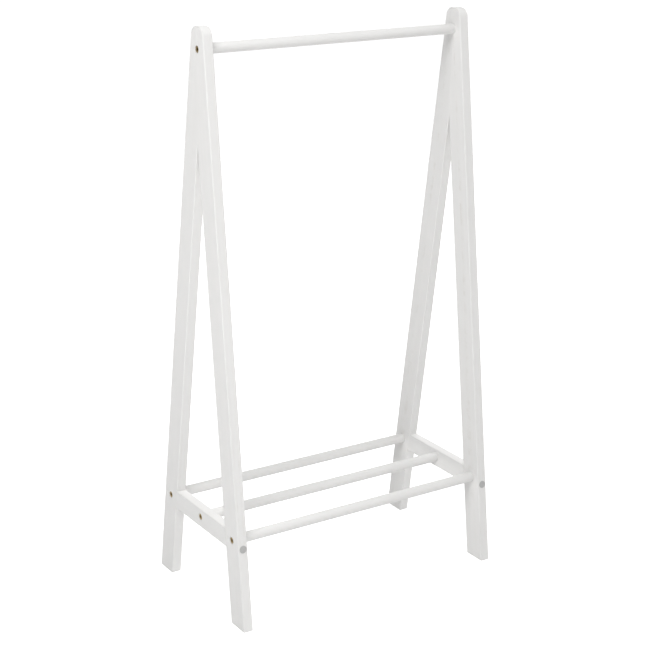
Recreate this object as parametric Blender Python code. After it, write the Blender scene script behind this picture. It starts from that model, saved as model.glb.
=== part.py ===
"""A child's clothes rack: two A-shaped end frames, a hanging rail and a low shelf of three round bars.

X runs along the rail, -Y is the front and +Z is up. The origin is on the floor, under the middle of the
rack. All sizes are in metres. Each end frame is two legs mitred together at the apex, with a crossbar
between them. Bolts hold the round bars between the frames.
"""

import math

import bmesh
import bpy
from mathutils import Matrix, Vector

# Overall sizes
HEIGHT = 1.000
WIDTH = 0.526
DEPTH = 0.300

# Boards of the end frames
BOARD = 0.018
LEG_WIDTH = 0.043
TOP_WIDTH = 0.036
APEX_RADIUS = 0.016
APEX_STEPS = 6
EDGE_RADIUS = 0.0020
EDGE_STEPS = 2
FOOT_EDGE = 0.0010
CROSSBAR_BOTTOM = 0.135
CROSSBAR_HEIGHT = 0.034

# Round bars
BAR_RADIUS = 0.009
BAR_CHAMFER = 0.001
RAIL_HEIGHT = 0.9635
SHELF_HEIGHT = 0.1545

# Bolts through the frames into threaded inserts in the bars' ends
BOLT_RADIUS = 0.0030
BOLT_REACH = 0.018
BOLT_TIP = 0.0008
HEAD_RADIUS = 0.0055
HEAD_EDGE = 0.0005
HEAD_THICKNESS = 0.0035
HEAD_RECESS = 0.0010
SOCKET_APOTHEM = 0.0020
SOCKET_DEPTH = 0.0025
COUNTERBORE_RADIUS = 0.0060
INSERT_RADIUS = 0.0050
INSERT_LENGTH = 0.0130
INSERT_EDGE = 0.0004

# Screws through the legs into the crossbars' ends, and the caps that cover them
SCREW_HEIGHT = 0.1455
SCREW_RADIUS = 0.0025
SCREW_LENGTH = 0.070
SCREW_POINT = 0.005
SCREW_POINT_RADIUS = 0.0006
SCREW_HEAD_RADIUS = 0.0050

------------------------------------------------

## Goal
Only a number is wanted: how many lines of the data above contain "that"?

## Answer
2